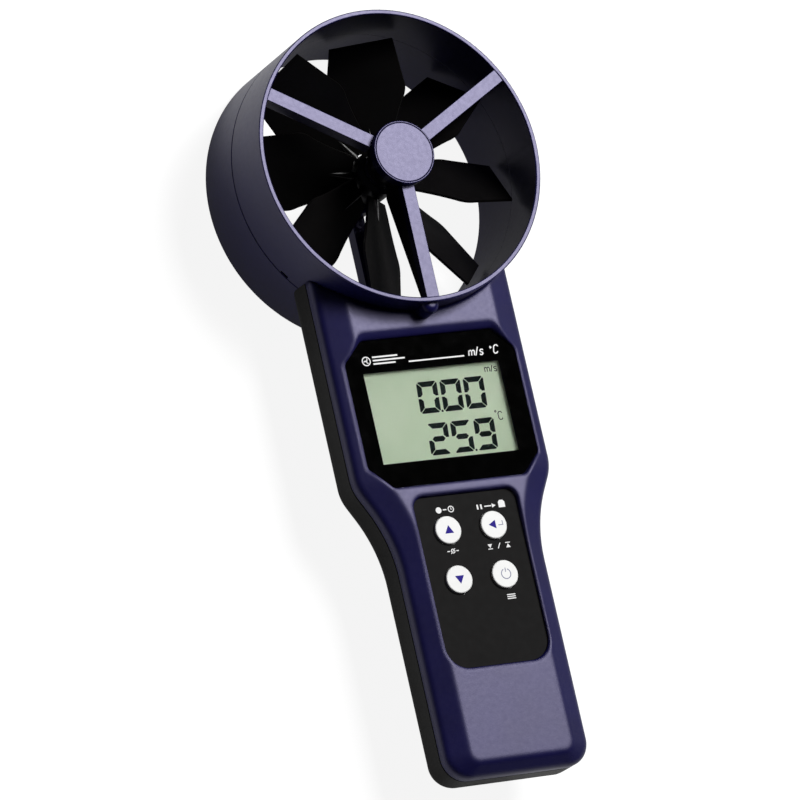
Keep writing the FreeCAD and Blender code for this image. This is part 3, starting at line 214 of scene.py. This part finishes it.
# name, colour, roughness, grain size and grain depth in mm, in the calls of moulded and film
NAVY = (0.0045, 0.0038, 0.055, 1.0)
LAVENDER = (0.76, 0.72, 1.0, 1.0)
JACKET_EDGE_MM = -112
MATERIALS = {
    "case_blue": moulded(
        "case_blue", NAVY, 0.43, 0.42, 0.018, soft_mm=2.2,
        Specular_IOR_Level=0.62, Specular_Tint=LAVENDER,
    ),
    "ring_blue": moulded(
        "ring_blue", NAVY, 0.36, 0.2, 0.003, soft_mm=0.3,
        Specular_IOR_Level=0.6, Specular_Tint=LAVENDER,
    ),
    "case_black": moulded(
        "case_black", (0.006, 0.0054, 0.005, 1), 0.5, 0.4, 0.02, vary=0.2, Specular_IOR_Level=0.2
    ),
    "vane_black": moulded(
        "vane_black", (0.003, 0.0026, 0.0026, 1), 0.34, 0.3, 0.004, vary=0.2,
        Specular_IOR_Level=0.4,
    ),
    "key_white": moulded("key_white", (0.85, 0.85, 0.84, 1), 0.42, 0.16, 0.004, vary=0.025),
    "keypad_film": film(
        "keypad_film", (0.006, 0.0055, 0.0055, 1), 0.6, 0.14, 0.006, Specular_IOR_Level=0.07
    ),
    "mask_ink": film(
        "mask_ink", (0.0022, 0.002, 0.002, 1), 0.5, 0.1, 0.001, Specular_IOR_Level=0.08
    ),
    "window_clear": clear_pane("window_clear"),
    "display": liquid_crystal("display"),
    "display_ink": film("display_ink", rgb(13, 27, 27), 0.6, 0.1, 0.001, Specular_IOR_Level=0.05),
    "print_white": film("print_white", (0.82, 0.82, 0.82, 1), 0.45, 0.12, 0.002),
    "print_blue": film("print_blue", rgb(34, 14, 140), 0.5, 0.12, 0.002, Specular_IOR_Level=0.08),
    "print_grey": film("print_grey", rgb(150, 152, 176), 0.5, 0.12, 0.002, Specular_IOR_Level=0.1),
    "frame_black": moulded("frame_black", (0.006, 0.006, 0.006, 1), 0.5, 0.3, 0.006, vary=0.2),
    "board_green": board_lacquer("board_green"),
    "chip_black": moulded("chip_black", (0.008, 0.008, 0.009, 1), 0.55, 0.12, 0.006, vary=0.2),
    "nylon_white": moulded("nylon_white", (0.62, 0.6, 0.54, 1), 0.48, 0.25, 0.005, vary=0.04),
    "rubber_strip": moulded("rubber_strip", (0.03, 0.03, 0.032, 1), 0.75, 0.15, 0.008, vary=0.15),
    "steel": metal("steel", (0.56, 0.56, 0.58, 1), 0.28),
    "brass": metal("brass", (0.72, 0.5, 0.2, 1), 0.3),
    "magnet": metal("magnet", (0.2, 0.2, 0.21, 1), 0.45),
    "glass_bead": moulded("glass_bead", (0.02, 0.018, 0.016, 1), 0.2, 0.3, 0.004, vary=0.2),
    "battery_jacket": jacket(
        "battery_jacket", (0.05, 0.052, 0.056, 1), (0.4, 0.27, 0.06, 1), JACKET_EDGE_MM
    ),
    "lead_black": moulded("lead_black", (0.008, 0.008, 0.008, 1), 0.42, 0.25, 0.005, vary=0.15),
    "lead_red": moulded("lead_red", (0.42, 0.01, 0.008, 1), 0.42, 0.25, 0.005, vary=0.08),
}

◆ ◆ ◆

Exercise:
Output the listing above exactly as it appears.

Response to the task:
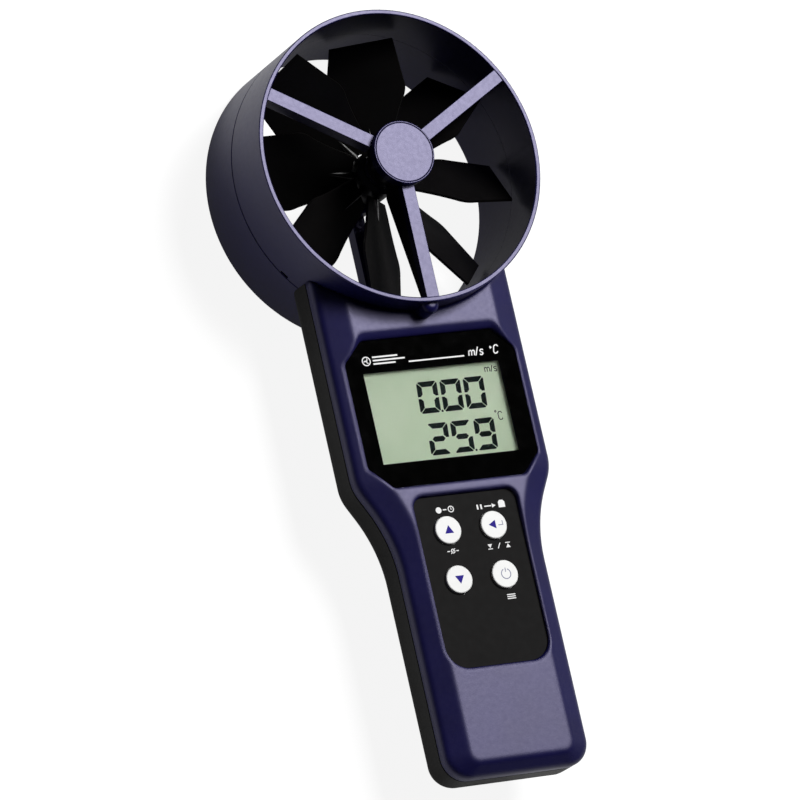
Keep writing the FreeCAD and Blender code for this image. This is part 3, starting at line 214 of scene.py. This part finishes it.
# name, colour, roughness, grain size and grain depth in mm, in the calls of moulded and film
NAVY = (0.0045, 0.0038, 0.055, 1.0)
LAVENDER = (0.76, 0.72, 1.0, 1.0)
JACKET_EDGE_MM = -112
MATERIALS = {
    "case_blue": moulded(
        "case_blue", NAVY, 0.43, 0.42, 0.018, soft_mm=2.2,
        Specular_IOR_Level=0.62, Specular_Tint=LAVENDER,
    ),
    "ring_blue": moulded(
        "ring_blue", NAVY, 0.36, 0.2, 0.003, soft_mm=0.3,
        Specular_IOR_Level=0.6, Specular_Tint=LAVENDER,
    ),
    "case_black": moulded(
        "case_black", (0.006, 0.0054, 0.005, 1), 0.5, 0.4, 0.02, vary=0.2, Specular_IOR_Level=0.2
    ),
    "vane_black": moulded(
        "vane_black", (0.003, 0.0026, 0.0026, 1), 0.34, 0.3, 0.004, vary=0.2,
        Specular_IOR_Level=0.4,
    ),
    "key_white": moulded("key_white", (0.85, 0.85, 0.84, 1), 0.42, 0.16, 0.004, vary=0.025),
    "keypad_film": film(
        "keypad_film", (0.006, 0.0055, 0.0055, 1), 0.6, 0.14, 0.006, Specular_IOR_Level=0.07
    ),
    "mask_ink": film(
        "mask_ink", (0.0022, 0.002, 0.002, 1), 0.5, 0.1, 0.001, Specular_IOR_Level=0.08
    ),
    "window_clear": clear_pane("window_clear"),
    "display": liquid_crystal("display"),
    "display_ink": film("display_ink", rgb(13, 27, 27), 0.6, 0.1, 0.001, Specular_IOR_Level=0.05),
    "print_white": film("print_white", (0.82, 0.82, 0.82, 1), 0.45, 0.12, 0.002),
    "print_blue": film("print_blue", rgb(34, 14, 140), 0.5, 0.12, 0.002, Specular_IOR_Level=0.08),
    "print_grey": film("print_grey", rgb(150, 152, 176), 0.5, 0.12, 0.002, Specular_IOR_Level=0.1),
    "frame_black": moulded("frame_black", (0.006, 0.006, 0.006, 1), 0.5, 0.3, 0.006, vary=0.2),
    "board_green": board_lacquer("board_green"),
    "chip_black": moulded("chip_black", (0.008, 0.008, 0.009, 1), 0.55, 0.12, 0.006, vary=0.2),
    "nylon_white": moulded("nylon_white", (0.62, 0.6, 0.54, 1), 0.48, 0.25, 0.005, vary=0.04),
    "rubber_strip": moulded("rubber_strip", (0.03, 0.03, 0.032, 1), 0.75, 0.15, 0.008, vary=0.15),
    "steel": metal("steel", (0.56, 0.56, 0.58, 1), 0.28),
    "brass": metal("brass", (0.72, 0.5, 0.2, 1), 0.3),
    "magnet": metal("magnet", (0.2, 0.2, 0.21, 1), 0.45),
    "glass_bead": moulded("glass_bead", (0.02, 0.018, 0.016, 1), 0.2, 0.3, 0.004, vary=0.2),
    "battery_jacket": jacket(
        "battery_jacket", (0.05, 0.052, 0.056, 1), (0.4, 0.27, 0.06, 1), JACKET_EDGE_MM
    ),
    "lead_black": moulded("lead_black", (0.008, 0.008, 0.008, 1), 0.42, 0.25, 0.005, vary=0.15),
    "lead_red": moulded("lead_red", (0.42, 0.01, 0.008, 1), 0.42, 0.25, 0.005, vary=0.08),
}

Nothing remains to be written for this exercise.